Many members who have spoken have pointed very quickly and earnestly to the declaration of controlled military zones and the ramifications that could flow from such declarations. What we are talking about here, because of the nebulous language contained in the bill, is that by simply moving a single piece of military equipment into any region, province or property within our nation's boundaries a declaration could be made deeming that area, in the immediate vicinity of this military vehicle, a controlled military zone. Being deemed a controlled military zone would create certain ramifications that would have grave implications for human rights and liberties. That is of concern when one examines the context of what happened in APEC, Quebec City, and what might happen in Kananaskis.
There is some question as to the timing, the need and the necessity for bringing this legislation forward now. In the aftermath of September 11, as all members rightly have been quick to point out, we are living in a brave new world. We are living in a new environment that recognizes the grave consequences and the real tangible threat that is out there, yet we have seen legislation passed hastily through the House in Bill C-36.
There was great rush and trepidation on the part of the Liberal government to bring forward Bill C-42 which encompassed many of the same elements as the bill we see before us. One could say that to a large extent Bill C-55 is a stripped down version of Bill C-42. Bill C-42 was part of this crass rush to bring in legislation that was supposed to take advantage of the prevailing public attitude and fear that existed.
Thankfully calmer thoughts and introspection have prevailed. What we see with Bill C-55, though, is a very dangerous piece of legislation, particularly when we look at the new powers that would be placed in the hands of ministers. A single minister would have the ability to make these designations and judgments based on information that could be very nebulous, could in fact be secret and could be withheld from parliament or from an individual who might fall victim to the enactment of this type of arbitrary power.

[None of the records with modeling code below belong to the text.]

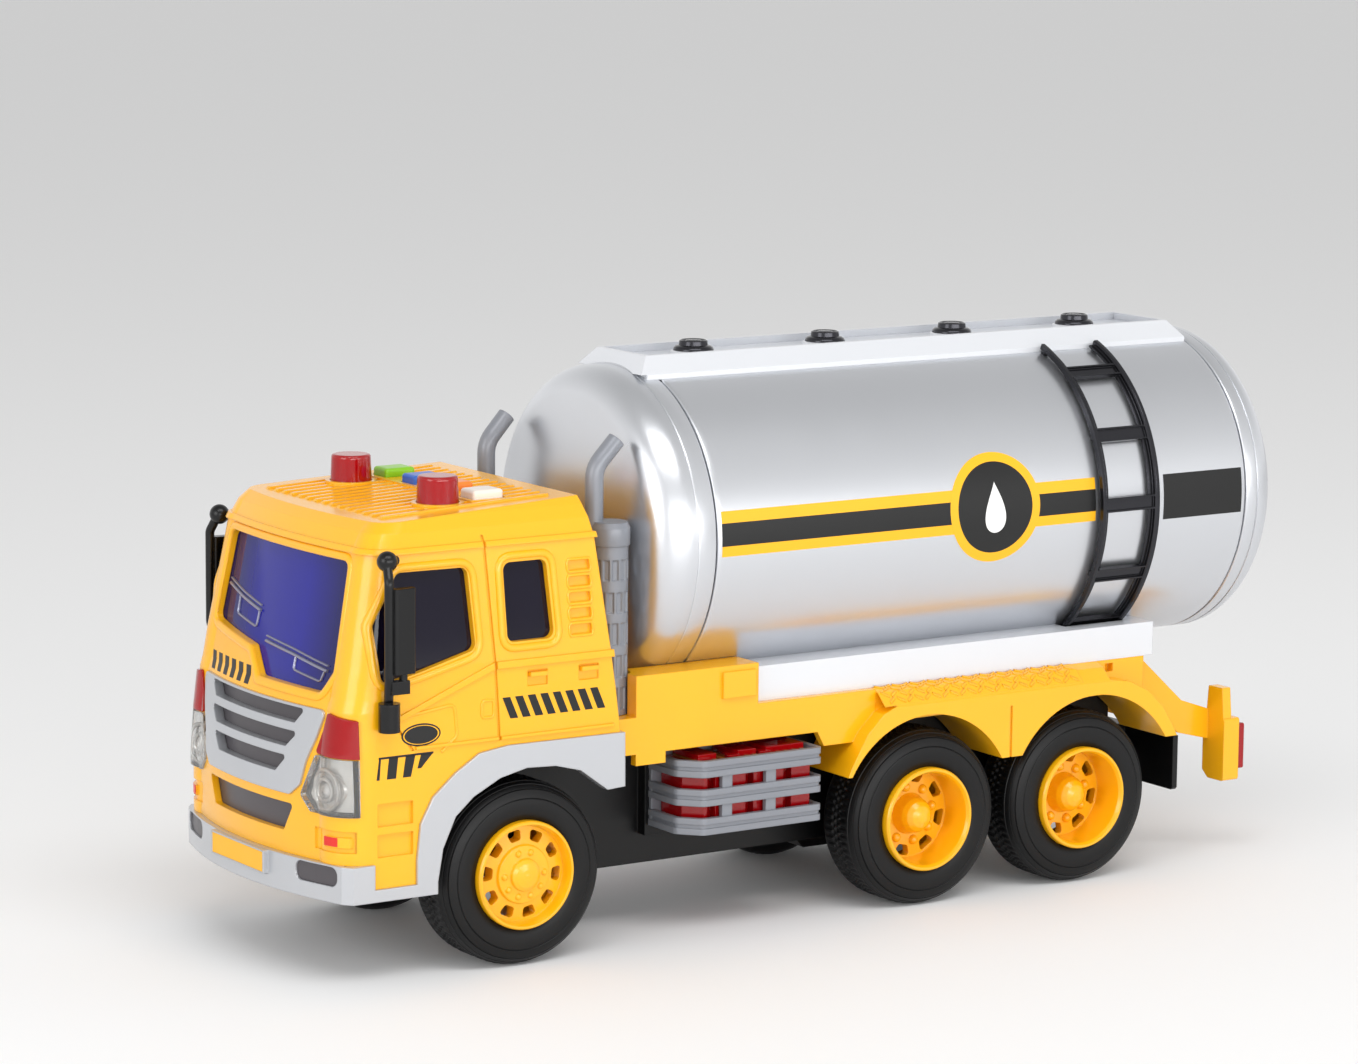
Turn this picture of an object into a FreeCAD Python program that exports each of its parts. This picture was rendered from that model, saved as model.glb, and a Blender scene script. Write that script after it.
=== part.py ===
import FreeCAD, Part
import math
import os

# Friction-drive toy tanker truck, light-and-sound type, in millimetres.
# +X points to the truck's nose, +Y to its left side, +Z up, wheels stand on Z = 0.
# Pieces are drawn from a working datum under the front end of the tank and are moved
# along X at the end, so that the whole truck is centred on X = 0.

V = FreeCAD.Vector

# ---- overall ----
NOSE_X = 134.5            # foremost point, rim of the number plate
TAIL_X = -160.0           # rearmost point, crown of the tank's rear end
CENTRE_SHIFT = -(NOSE_X + TAIL_X) / 2.0
PLAY = 0.05               # running clearance on radius
GAP = 0.10                # assembly gap between fixed mouldings

# ---- wheels and axles ----
WHEEL_R = 23.0
AXLE_Z = WHEEL_R          # wheels stand on the floor
ARCH_PLAY = 4.3            # gap between tyre and fender arch
TYRE_OUT_Y = 41.4
TYRE_IN_Y = 24.4
RIM_R = 13.5
RIM_LIP_Y = 42.7
AXLE_R = 1.5
AXLE_FRONT_X = 77.5
AXLE_MID_X = -43.7
AXLE_REAR_X = -93.9
HUB_BOLTS = 10
FRONT_HOLES = 10
REAR_HOLES = 8

# ---- deck and saddle ----
DECK_Z = 57.6             # top of the deck rail
DECK_BASE_Z = 48.3
DECK_HALF = 35.0
FENDER_Y = 41.5
SADDLE_TOP_Z = 66.6
SADDLE_WEB = 0.4          # saddle thickness left under the tank

# ---- tank ----
TANK_R = 41.4
TANK_Z = DECK_Z + SADDLE_WEB + TANK_R
TANK_TOP_Z = TANK_Z + TANK_R
TANK_WALL = 1.6
TANK_SEAM_FRONT_X = 22.0
TANK_SEAM_REAR_X = -147.5
DOME_FRONT_X = 42.0
TRAY_HALF = 11.3          # walkway half width at its rim
TRAY_RISE = 3.0           # walkway rim above the tank's crown
HATCH_X = (2.4, -38.6, -79.6, -120.6)

# ---- cab ----
CAB_WALL = 1.8
CAB_SIDE_Y = 41.0
ROOF_REAR_X = 57.8
ROOF_REAR_Z = 113.9
ROOF_FRONT_X = 113.8
ROOF_FRONT_Z = 111.3
BEACON_X = 90.4
BEACON_Y = 21.4
BEACON_R = 5.3
BEACON_TOP_Z = 119.7
BUTTON_X = 78.0
KEY_FLANGE = 1.0
BUTTON_PITCH = 14.3
BUTTON_LEN = 8.5
BUTTON_WID = 7.0
BUTTON_TOP_Z = 115.6
BUTTON_TRAVEL = 1.2
STACK_X = 45.2
STACK_Y = 28.4
STACK_R = 4.5

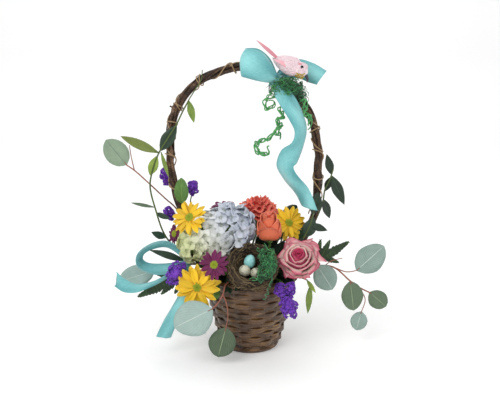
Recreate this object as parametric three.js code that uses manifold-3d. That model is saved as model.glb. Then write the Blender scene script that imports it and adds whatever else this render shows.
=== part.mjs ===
// Flower basket arrangement: a woven basket with a tall bent-vine handle, planted with flowers, foliage, a
// twig nest of eggs, a small ornamental bird and two ribbon bows.
// Millimetres, +Z up, origin at the centre of the foot.
import * as THREE from "three";
import { mergeVertices } from "three/addons/utils/BufferGeometryUtils.js";
import Module from "manifold-3d";

const wasm = await Module();
wasm.setup();

// ---------------------------------------------------------------- driving dimensions
const GAP = 0.35; // clearance between pieces that rest on each other
const BASKET = { height: 112, foot: 36, curl: 20, belly: 46, top: 73, wall: 4.5, stakes: 18, rows: 10,
  relief: 1.3 };
const RIM = { inner: 66.5, outer: 75.5, height: 7 };
const LINER = { top: 50.8, foot: 30, wall: 1.2, floor: 5, height: 111 };
const FOAM = { radius: 48.4, edge: 112, dome: 17, floor: 8 };
const HANDLE = { rod: 2.85, offset: 3.55, turns: 3, sides: 4, steps: 31 };
const BINDING = { radius: 7.9, pitch: 56, wide: 1.1, thick: 0.45, stepsPerTurn: 6 };
const RIBBON_THICK = 0.8;
const LEAF_SINK = 2; // how far a leaf starts back inside its stem

const NEST = { centre: [3, -75.5, 153.5], tilt: 38, radius: 36, depth: 32 };
const HYDRANGEA = { centre: [-49, -36, 187], semi: [50, 21, 31], tilt: 22, yaw: 14, florets: 26,
  floret: 13.8 };

// ---------------------------------------------------------------- small tools
const vec = (x, y, z) => new THREE.Vector3(x, y, z);
const from = (list) => new THREE.Vector3(...list);
const rad = THREE.MathUtils.degToRad;
const UP = vec(0, 0, 1);

// A repeatable stream of numbers from 0 to 1.
function seeded(seed) {
  let state = seed >>> 0;
  return () => {
    state = (Math.imul(state, 1664525) + 1013904223) >>> 0;
    return state / 4294967296;
  };
}

// A copy of a geometry with nothing but its points.
function bareOf(geometry) {
  const bare = geometry.clone();
  bare.deleteAttribute("normal");
  bare.deleteAttribute("uv");
  return bare;
}

// A closed three.js geometry as a solid, facing out whichever way its profile ran.
function solidOf(geometry) {
  const merged = mergeVertices(bareOf(geometry), 1e-3);
  const points = merged.attributes.position.array;
  const make = (order) =>
    new wasm.Manifold(new wasm.Mesh({ numProp: 3, vertProperties: points, triVerts: order }));
  const order = Uint32Array.from(merged.index.array);
  const made = make(order);
  if (made.volume() >= 0) return made;
  return make(order.map((_, i) => order[i % 3 === 1 ? i + 1 : i % 3 === 2 ? i - 1 : i]));
}

// Points and triangles as a solid.
function solidFrom(points, faces) {
  const geometry = new THREE.BufferGeometry().setFromPoints(points);
  geometry.setIndex(faces.flat());
  return solidOf(geometry);
}

// Several solids joined, keeping the one body they make and dropping any loose scrap.
function fuse(...solids) {
  const all = solids.flat();
  const joined = all.length > 1 ? wasm.Manifold.union(all) : all[0];
  return largest(joined);
}

function largest(solid) {
  const bodies = solid.decompose().filter((b) => b.volume() > 0);
  return bodies.reduce((best, b) => (b.volume() > best.volume() ? b : best));
}

// A solid cut back so that it stays a gap away from its neighbours.
function clearOf(solid, neighbours, gap = GAP) {
  let left = solid;
  for (const other of neighbours)
    for (const shift of [[gap, 0, 0], [-gap, 0, 0], [0, gap, 0], [0, -gap, 0], [0, 0, gap], [0, 0, -gap]])
      left = left.subtract(other.translate(shift));
  return largest(left);
}

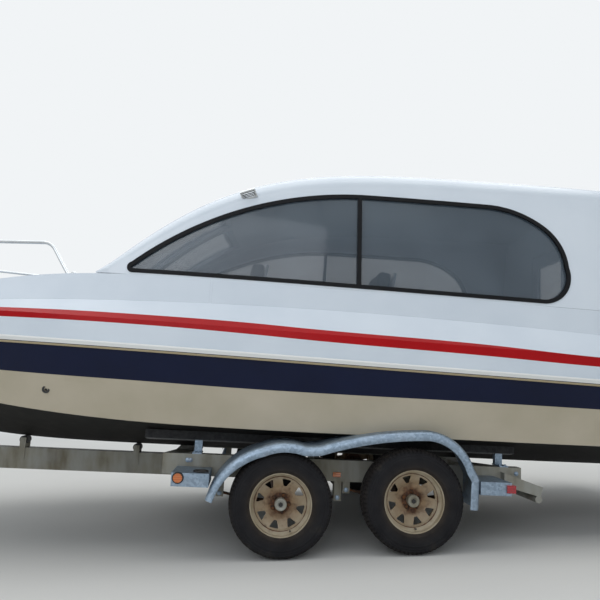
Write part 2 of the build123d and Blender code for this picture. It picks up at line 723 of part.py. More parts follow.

What is perhaps most fundamentally offensive and disturbing about elements of this bill is that once again we see in this legislation a deliberate effort on the part of the drafters, and therefore on the part of the government, to circumvent the role of parliament for scrutiny and for responsible criticism and questioning of the government's actions in the state of an emergency. What this does is waters down what might be deemed an emergency.
Under the current legislation the government rightly has to justify itself. It has to come before parliament within a very short period of time and say that the existing circumstances are so grave that the legislation is necessary. In the aftermath of September 11 there was no such attempt by the government to bring forward a request to invoke the Emergencies Act.
Reflecting on the sentiment of this nation and our brothers and sisters in the United States, clearly there was panic afoot. Yet even in that atmosphere there was no attempt by the government to declare the Emergencies Act in effect in Canada.
What, pray tell, is behind the government's intent to bring in a piece of legislation that is a watered down, interim measure that falls somewhere between no emergency and no need to invoke that type of legislation and something where the government can make a decision to invoke very severe and arbitrary powers without coming before parliament and without bringing it to the House for a vote where the people's representatives are given an opportunity to ask relevant questions, to press the government to justify its actions, to do what parliament is supposed to do in its finest hour, which is to ensure that people's rights are protected, that we are invoking due process and that we are in fact following the democratic process?
There is much to be discussed. There is much answer that the government must provide to convince members present. The previous speaker referred to the fact that there is much opposition and not only in the ranks of assembled members of parliament. Clearly groups that we have heard from around the country share these concerns and are looking forward to the occasion in which they might come before a parliamentary committee to force the government to bring forward its justification for the bill in the very same manner which we are attempting to do through this debate.
By example, if we are not permitted to have a full and open debate and to press the government on this type of legislation, it demonstrates the dangers, should this bill pass, and the inability for members of parliament to invoke this process of questioning and criticism. That is the danger. This debate in and of itself demonstrates what is wrong with having the type of legislation that allows the government to hide, to cover up, to keep secret its justifications for making designations that are tantamount to an emergency or a military zone. People have to understand that this is what will take place, if the legislation were to pass.
Like previous speakers to the legislation, I am encouraged by the fact that members have brought forward thoughtful criticisms, pressed the government on issues that will be affected, issues that pertain to immigration, the Aeronautics Act, the criminal code and the effect that will have, the transportation and security bill and the passing of information between government agencies. All that has caused many, including independent parties who answer to parliament, to question the government's motive, intent and public trust, which is an important element in all of this.
I hope members will continue to question that not only in the House but before the committee, which is the true test as to whether this open, transparent and honourable legislation.